__Dataset items__:
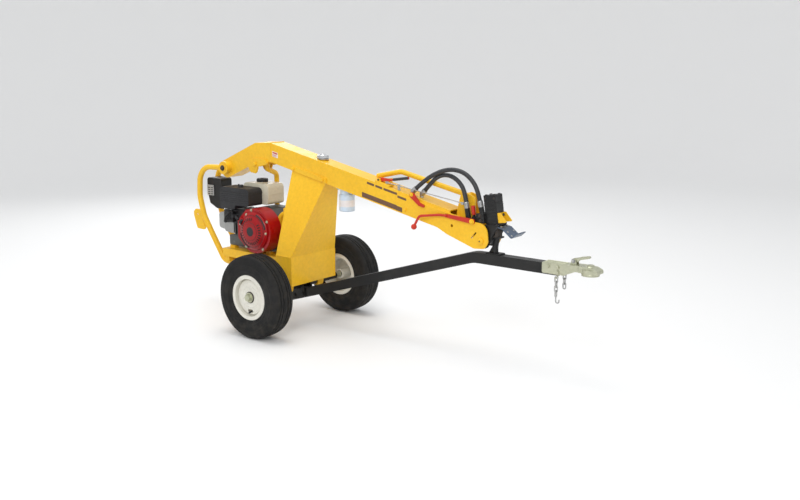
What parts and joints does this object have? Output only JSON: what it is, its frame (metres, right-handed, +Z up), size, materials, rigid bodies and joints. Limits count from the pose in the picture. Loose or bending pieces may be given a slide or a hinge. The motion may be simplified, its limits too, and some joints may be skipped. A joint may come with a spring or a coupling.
{
  "type": "towable hydraulic earth drill",
  "caption": "Towable hydraulic post-hole drill: boom on a wheeled axle with engine and oil tank at the rear, auger motor at the nose, ball coupler on a tow bar.",
  "frame": {"origin": "on the ground under the middle of the machine's length and width", "axes": "+X forward to the hitch, +Y to the machine's left, +Z up"},
  "size_m": [2.565, 0.8248, 0.9808],
  "materials": {
    "yellow_paint": "gloss paint",
    "black_paint": "satin paint",
    "tyre": "matt rubber",
    "cream_paint": "gloss paint",
    "steel": "turned steel",
    "zinc": "zinc plate",
    "chrome": "polished",
    "red_paint": "gloss paint",
    "red_plastic": "gloss",
    "beige_paint": "gloss paint",
    "black_plastic": "moulded",
    "aluminium": "cast",
    "iron": "rough cast",
    "filter_paint": "gloss paint",
    "rubber": "braided hose cover",
    "dark_steel": "worn plate"
  },
  "bodies": {
    "chassis": {"axle_shaft": "black_paint", "axle_nuts": "steel", "tow_bar": "black_paint", "axle_clamp": "black_paint", "transport_post": "black_paint", "coupler_body": "zinc", "coupler_bolts": "steel"},
    "wheel_right": {"tyre_right": "tyre", "rim_right": "cream_paint", "wheel_hub_right": "steel"},
    "wheel_left": {"tyre_left": "tyre", "rim_left": "cream_paint", "wheel_hub_left": "steel"},
    "coupler_latch": {"coupler_latch": "zinc"},
    "safety_chains": {"safety_chains": "zinc"},
    "boom": {"boom_tube": "yellow_paint", "rear_arm": "yellow_paint", "rear_hub": "yellow_paint", "kink_brackets": "yellow_paint", "boom_bolts": "steel", "oil_tank": "yellow_paint", "tank_flange": "yellow_paint", "axle_bearings": "yellow_paint", "return_filter": "filter_paint", "cheek_right": "yellow_paint", "cheek_left": "yellow_paint", "pivot_pin": "steel", "handle_bracket": "yellow_paint", "hose_fittings": "steel", "hose_outer": "rubber", "hose_inner": "rubber", "engine_hoop_right": "yellow_paint", "engine_hoop_left": "yellow_paint", "engine_stay": "yellow_paint", "engine_plate": "yellow_paint", "crankcase": "aluminium", "cylinder": "aluminium", "cylinder_head": "aluminium", "fan_cover": "red_paint", "recoil_cover": "red_plastic", "air_cleaner": "black_plastic", "fuel_tank": "beige_paint", "muffler": "iron", "hydraulic_pump": "iron"},
    "head": {"head_yoke": "black_paint", "auger_motor": "black_paint", "port_block": "black_paint", "skid_plate": "dark_steel", "head_guard": "yellow_paint"},
    "output_hub": {"output_hub": "steel"},
    "handle": {"handle": "yellow_paint"},
    "latch_lever": {"latch_lever": "red_paint"},
    "lock_lever": {"lock_lever": "red_paint"},
    "side_lever": {"side_lever": "red_paint"},
    "spool_lever": {"spool_lever": "red_paint"},
    "filler_cap": {"filler_cap": "chrome"},
    "fuel_cap": {"fuel_cap": "black_plastic"},
    "crankshaft": {"crankshaft": "steel"},
    "starter_handle": {"starter_handle": "black_plastic"},
    "throttle_lever": {"throttle_lever": "steel"}
  },
  "joints": [
    {"name": "wheel_right_spin", "type": "hinge", "parent": "chassis", "child": "wheel_right", "pos_m": [-0.4795, -0.3464, 0.219], "axis": [0, 1, 0], "continuous": true},
    {"name": "wheel_left_spin", "type": "hinge", "parent": "chassis", "child": "wheel_left", "pos_m": [-0.4795, 0.3464, 0.219], "axis": [0, 1, 0], "continuous": true},
    {"name": "coupler_latch_lift", "type": "hinge", "parent": "chassis", "child": "coupler_latch", "pos_m": [1.1605, 0, 0.564], "axis": [0, -1, 0], "range_deg": [0, 70]},
    {"name": "chains_swing", "type": "hinge", "parent": "chassis", "child": "safety_chains", "pos_m": [1.0925, 0, 0.4832], "axis": [0, 1, 0], "range_deg": [-50, 50]},
    {"name": "boom_lift", "type": "hinge", "parent": "chassis", "child": "boom", "pos_m": [-0.4795, 0, 0.219], "axis": [0, -1, 0], "range_deg": [0, 24]},
    {"name": "head_swing", "type": "hinge", "parent": "boom", "child": "head", "pos_m": [0.7085, 0, 0.605], "axis": [0, -1, 0], "range_deg": [0, 12], "deforming": ["hose_outer", "hose_inner"]},
    {"name": "output_spin", "type": "hinge", "parent": "head", "child": "output_hub", "pos_m": [0.7525, 0, 0.682], "axis": [-0.1392, 0, 0.9903], "continuous": true},
    {"name": "handle_fold", "type": "hinge", "parent": "boom", "child": "handle", "pos_m": [0.5825, 0.02, 0.788], "axis": [0, 1, 0], "range_deg": [0, 130]},
    {"name": "latch_lift", "type": "hinge", "parent": "boom", "child": "latch_lever", "pos_m": [0.0965, -0.031, 0.839], "axis": [0, -1, 0], "range_deg": [0, 95]},
    {"name": "lock_lift", "type": "hinge", "parent": "boom", "child": "lock_lever", "pos_m": [0.3145, -0.0609, 0.786], "axis": [0, -1, 0], "range_deg": [0, 80]},
    {"name": "side_lever_lift", "type": "hinge", "parent": "boom", "child": "side_lever", "pos_m": [0.6635, -0.0619, 0.691], "axis": [0, 1, 0], "range_deg": [0, 35]},
    {"name": "spool_tilt", "type": "hinge", "parent": "head", "child": "spool_lever", "pos_m": [0.65378, -0.03, 0.70902], "axis": [0, 1, 0], "range_deg": [-9, 9], "stiffness_Nm_per_rad": 0.6},
    {"name": "filler_cap_turn", "type": "hinge", "parent": "boom", "child": "filler_cap", "pos_m": [-0.3165, 0, 0.918], "axis": [0, 0, 1], "range_deg": [0, 90]},
    {"name": "fuel_cap_turn", "type": "hinge", "parent": "boom", "child": "fuel_cap", "pos_m": [-0.7745, 0, 0.763], "axis": [0, 0, 1], "range_deg": [0, 90]},
    {"name": "crank_spin", "type": "hinge", "parent": "boom", "child": "crankshaft", "pos_m": [-0.6695, 0, 0.513], "axis": [0, 1, 0], "continuous": true},
    {"name": "starter_pull", "type": "slide", "parent": "boom", "child": "starter_handle", "axis": [-0.866, 0, 0.5], "range_m": [0, 0.4], "stiffness_N_per_m": 25},
    {"name": "throttle_swing", "type": "hinge", "parent": "boom", "child": "throttle_lever", "pos_m": [-0.9215, -0.1095, 0.553], "axis": [0, 1, 0], "range_deg": [-20, 20]}
  ]
}
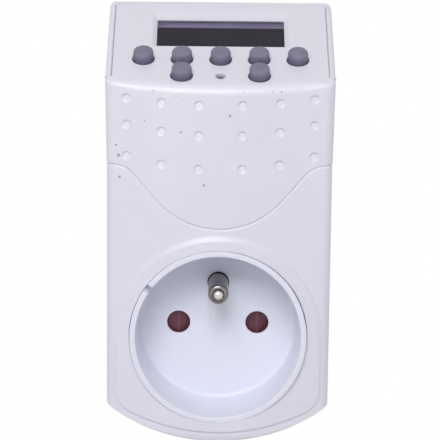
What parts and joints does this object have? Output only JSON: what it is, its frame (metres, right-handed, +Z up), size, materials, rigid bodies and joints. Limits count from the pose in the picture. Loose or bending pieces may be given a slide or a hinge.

__The request__:
The records above are to be repeated exactly, in their entirety.

__Exercise output__:
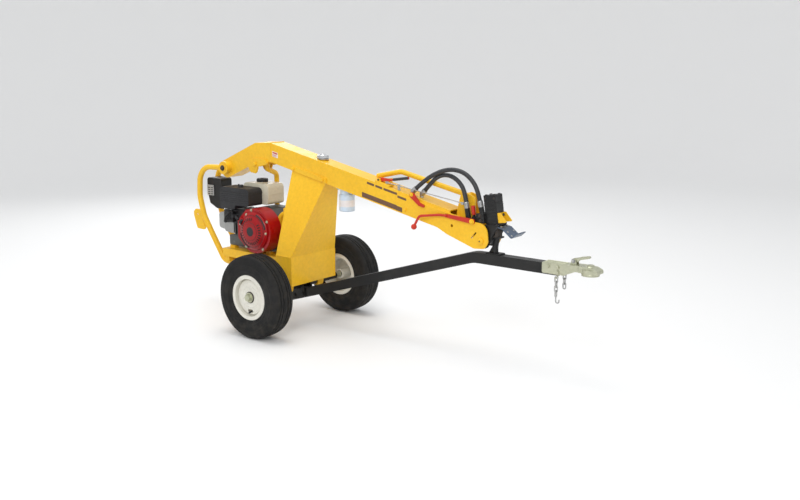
What parts and joints does this object have? Output only JSON: what it is, its frame (metres, right-handed, +Z up), size, materials, rigid bodies and joints. Limits count from the pose in the picture. Loose or bending pieces may be given a slide or a hinge. The motion may be simplified, its limits too, and some joints may be skipped. A joint may come with a spring or a coupling.
{
  "type": "towable hydraulic earth drill",
  "caption": "Towable hydraulic post-hole drill: boom on a wheeled axle with engine and oil tank at the rear, auger motor at the nose, ball coupler on a tow bar.",
  "frame": {"origin": "on the ground under the middle of the machine's length and width", "axes": "+X forward to the hitch, +Y to the machine's left, +Z up"},
  "size_m": [2.565, 0.8248, 0.9808],
  "materials": {
    "yellow_paint": "gloss paint",
    "black_paint": "satin paint",
    "tyre": "matt rubber",
    "cream_paint": "gloss paint",
    "steel": "turned steel",
    "zinc": "zinc plate",
    "chrome": "polished",
    "red_paint": "gloss paint",
    "red_plastic": "gloss",
    "beige_paint": "gloss paint",
    "black_plastic": "moulded",
    "aluminium": "cast",
    "iron": "rough cast",
    "filter_paint": "gloss paint",
    "rubber": "braided hose cover",
    "dark_steel": "worn plate"
  },
  "bodies": {
    "chassis": {"axle_shaft": "black_paint", "axle_nuts": "steel", "tow_bar": "black_paint", "axle_clamp": "black_paint", "transport_post": "black_paint", "coupler_body": "zinc", "coupler_bolts": "steel"},
    "wheel_right": {"tyre_right": "tyre", "rim_right": "cream_paint", "wheel_hub_right": "steel"},
    "wheel_left": {"tyre_left": "tyre", "rim_left": "cream_paint", "wheel_hub_left": "steel"},
    "coupler_latch": {"coupler_latch": "zinc"},
    "safety_chains": {"safety_chains": "zinc"},
    "boom": {"boom_tube": "yellow_paint", "rear_arm": "yellow_paint", "rear_hub": "yellow_paint", "kink_brackets": "yellow_paint", "boom_bolts": "steel", "oil_tank": "yellow_paint", "tank_flange": "yellow_paint", "axle_bearings": "yellow_paint", "return_filter": "filter_paint", "cheek_right": "yellow_paint", "cheek_left": "yellow_paint", "pivot_pin": "steel", "handle_bracket": "yellow_paint", "hose_fittings": "steel", "hose_outer": "rubber", "hose_inner": "rubber", "engine_hoop_right": "yellow_paint", "engine_hoop_left": "yellow_paint", "engine_stay": "yellow_paint", "engine_plate": "yellow_paint", "crankcase": "aluminium", "cylinder": "aluminium", "cylinder_head": "aluminium", "fan_cover": "red_paint", "recoil_cover": "red_plastic", "air_cleaner": "black_plastic", "fuel_tank": "beige_paint", "muffler": "iron", "hydraulic_pump": "iron"},
    "head": {"head_yoke": "black_paint", "auger_motor": "black_paint", "port_block": "black_paint", "skid_plate": "dark_steel", "head_guard": "yellow_paint"},
    "output_hub": {"output_hub": "steel"},
    "handle": {"handle": "yellow_paint"},
    "latch_lever": {"latch_lever": "red_paint"},
    "lock_lever": {"lock_lever": "red_paint"},
    "side_lever": {"side_lever": "red_paint"},
    "spool_lever": {"spool_lever": "red_paint"},
    "filler_cap": {"filler_cap": "chrome"},
    "fuel_cap": {"fuel_cap": "black_plastic"},
    "crankshaft": {"crankshaft": "steel"},
    "starter_handle": {"starter_handle": "black_plastic"},
    "throttle_lever": {"throttle_lever": "steel"}
  },
  "joints": [
    {"name": "wheel_right_spin", "type": "hinge", "parent": "chassis", "child": "wheel_right", "pos_m": [-0.4795, -0.3464, 0.219], "axis": [0, 1, 0], "continuous": true},
    {"name": "wheel_left_spin", "type": "hinge", "parent": "chassis", "child": "wheel_left", "pos_m": [-0.4795, 0.3464, 0.219], "axis": [0, 1, 0], "continuous": true},
    {"name": "coupler_latch_lift", "type": "hinge", "parent": "chassis", "child": "coupler_latch", "pos_m": [1.1605, 0, 0.564], "axis": [0, -1, 0], "range_deg": [0, 70]},
    {"name": "chains_swing", "type": "hinge", "parent": "chassis", "child": "safety_chains", "pos_m": [1.0925, 0, 0.4832], "axis": [0, 1, 0], "range_deg": [-50, 50]},
    {"name": "boom_lift", "type": "hinge", "parent": "chassis", "child": "boom", "pos_m": [-0.4795, 0, 0.219], "axis": [0, -1, 0], "range_deg": [0, 24]},
    {"name": "head_swing", "type": "hinge", "parent": "boom", "child": "head", "pos_m": [0.7085, 0, 0.605], "axis": [0, -1, 0], "range_deg": [0, 12], "deforming": ["hose_outer", "hose_inner"]},
    {"name": "output_spin", "type": "hinge", "parent": "head", "child": "output_hub", "pos_m": [0.7525, 0, 0.682], "axis": [-0.1392, 0, 0.9903], "continuous": true},
    {"name": "handle_fold", "type": "hinge", "parent": "boom", "child": "handle", "pos_m": [0.5825, 0.02, 0.788], "axis": [0, 1, 0], "range_deg": [0, 130]},
    {"name": "latch_lift", "type": "hinge", "parent": "boom", "child": "latch_lever", "pos_m": [0.0965, -0.031, 0.839], "axis": [0, -1, 0], "range_deg": [0, 95]},
    {"name": "lock_lift", "type": "hinge", "parent": "boom", "child": "lock_lever", "pos_m": [0.3145, -0.0609, 0.786], "axis": [0, -1, 0], "range_deg": [0, 80]},
    {"name": "side_lever_lift", "type": "hinge", "parent": "boom", "child": "side_lever", "pos_m": [0.6635, -0.0619, 0.691], "axis": [0, 1, 0], "range_deg": [0, 35]},
    {"name": "spool_tilt", "type": "hinge", "parent": "head", "child": "spool_lever", "pos_m": [0.65378, -0.03, 0.70902], "axis": [0, 1, 0], "range_deg": [-9, 9], "stiffness_Nm_per_rad": 0.6},
    {"name": "filler_cap_turn", "type": "hinge", "parent": "boom", "child": "filler_cap", "pos_m": [-0.3165, 0, 0.918], "axis": [0, 0, 1], "range_deg": [0, 90]},
    {"name": "fuel_cap_turn", "type": "hinge", "parent": "boom", "child": "fuel_cap", "pos_m": [-0.7745, 0, 0.763], "axis": [0, 0, 1], "range_deg": [0, 90]},
    {"name": "crank_spin", "type": "hinge", "parent": "boom", "child": "crankshaft", "pos_m": [-0.6695, 0, 0.513], "axis": [0, 1, 0], "continuous": true},
    {"name": "starter_pull", "type": "slide", "parent": "boom", "child": "starter_handle", "axis": [-0.866, 0, 0.5], "range_m": [0, 0.4], "stiffness_N_per_m": 25},
    {"name": "throttle_swing", "type": "hinge", "parent": "boom", "child": "throttle_lever", "pos_m": [-0.9215, -0.1095, 0.553], "axis": [0, 1, 0], "range_deg": [-20, 20]}
  ]
}
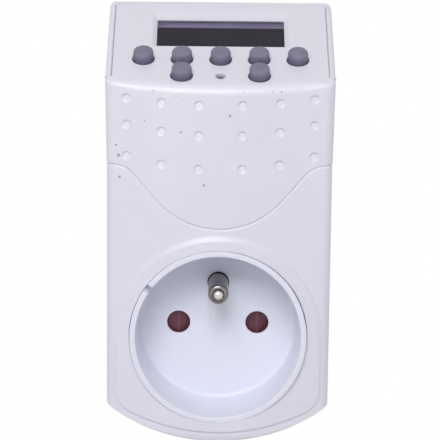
What parts and joints does this object have? Output only JSON: what it is, its frame (metres, right-handed, +Z up), size, materials, rigid bodies and joints. Limits count from the pose in the picture. Loose or bending pieces may be given a slide or a hinge.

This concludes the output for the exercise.